Polar Bears Not Doomed if Swift and Serious Action is Taken

Polar bears, considered doomed if the Arctic sea ice continues to melt, have a fighting chance at survival if humans cut back on their emission of greenhouse gases, according to a new study.

"Our research offers a very promising, hopeful message, but it's also an incentive for mitigating greenhouse emissions," Cecilia Bitz, an atmospheric scientist at the University of Washington in Seattle, said in a statement.

Polar bears were marked as a threatened species in 2008, the year after a study projected that two-thirds of the world's polar bears would be dead within decades if the warming climate kept melting their icy habitat. That study was based on current emissions, according to Steven Armstrup, emeritus researcher with the U.S. Geological Survey, who is also a Polar Bear International senior scientist.

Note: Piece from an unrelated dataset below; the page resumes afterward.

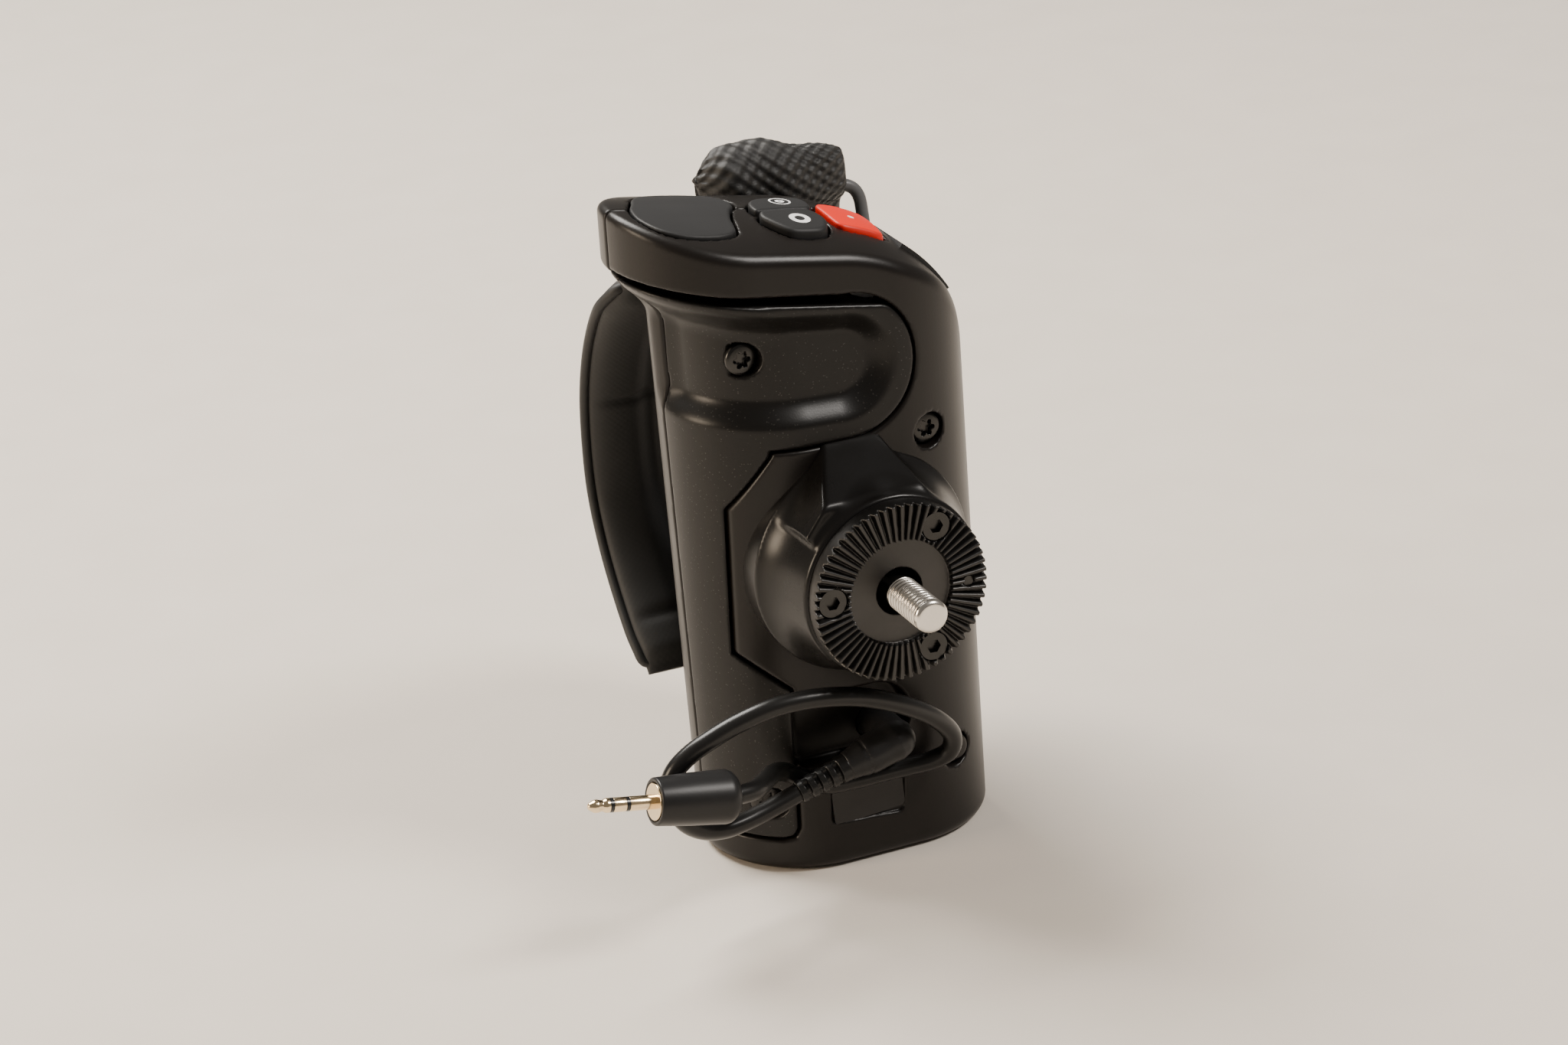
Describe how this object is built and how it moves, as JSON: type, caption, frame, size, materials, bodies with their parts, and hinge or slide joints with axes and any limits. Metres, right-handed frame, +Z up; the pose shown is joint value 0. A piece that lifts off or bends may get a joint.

"That was a pretty dire outlook, but it didn't consider the possibility of greenhouse gas mitigation," Armstrup, who led the new study, said in a statement.

Earlier models found that large areas of Arctic ice could disappear in less than a decade. If greenhouse emissions continued as they are now, those studies found, the ice would not recover and could disappear entirely.

Arctic sea ice is crucial to polar bears, providing them access to their favorite food, seals. Without food, polar bears would lose two pounds per day on their way toward starving.

However, the new study, reported Dec. 16 in the journal Nature, finds that if greenhouse gases drop significantly in the near future, bears may not lose their icy hunting grounds. The remaining ice would stay intact through the remainder of the century, and some of the lost ice would re-form, according to the researchers’ new model. That would be enough to ensure the survival of the polar bear species, they wrote.

The 2007 study identified two Arctic regions where polar bears were at particular risk.

"There's still a fairly high probability in both of those regions that polar bears could disappear," Armstrup said. "But with mitigation and aggressive management of hunting and other direct bear/human interactions, the probability of extinction would now be lower than the probability that polar bear numbers will simply be reduced."